I think you misunderstood my main point though. I did not say that showing prices encourages undercutting. It just makes it that much easier. I also respectfully disagree with your reason for undercutting. I do not believe, for most people at least, that the reason undercutting takes place is because someone thinks the person before them is too expensive and they in turn drop it to a more reasonable level. In this game especially, nothing is too expensive, though there are items that are unreasonably priced. But that's irrelevant as they are compared to the average price anyways. Nearly everyone I know has tens of millions of gil with basically nothing to spend it on. (No matter what is done to the Market Wards it will not fix this though, we need gil sinks and lots of them.) I believe undercutting is driven by the fact that people want their stuff to sell first, for the most part. It's certainly not the only contributing factor as supply and demand plays a very large part in it as well but I think generally this is the case. I'm sure some people do undercut for the reason you stated, although only a small percentage.

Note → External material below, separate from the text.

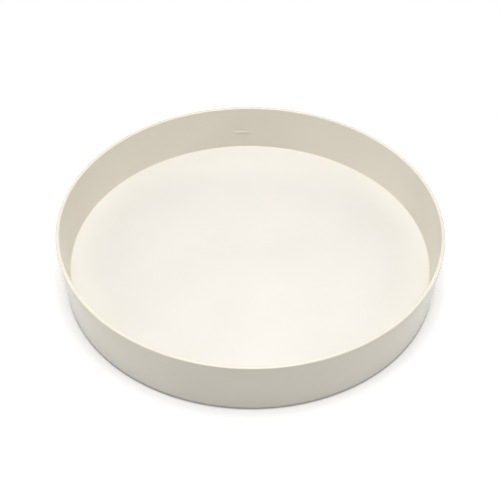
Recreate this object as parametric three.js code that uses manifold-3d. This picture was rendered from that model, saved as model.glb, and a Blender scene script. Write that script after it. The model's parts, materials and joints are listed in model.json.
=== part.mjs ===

Personally, I don't know how this system, or even my proposed system would play out in a more diverse economy. The game's current population is far too small to draw any conclusions now. Are there or have there been any games with a healthy population and this type of system? I don't know, I haven't played them if there was. If anyone that has seen this type of system with a larger population firsthand can comment on how it worked out I'd be interested. I just feel that it is far too easy to undercut now. And even though undercutting is natural and expected it can be aggravating for those being undercut.
That's just my opinion though. I could be entirely wrong. Perhaps this system just accelerates the rate at which prices stabilize and in the end any system used will ultimately reach the same result.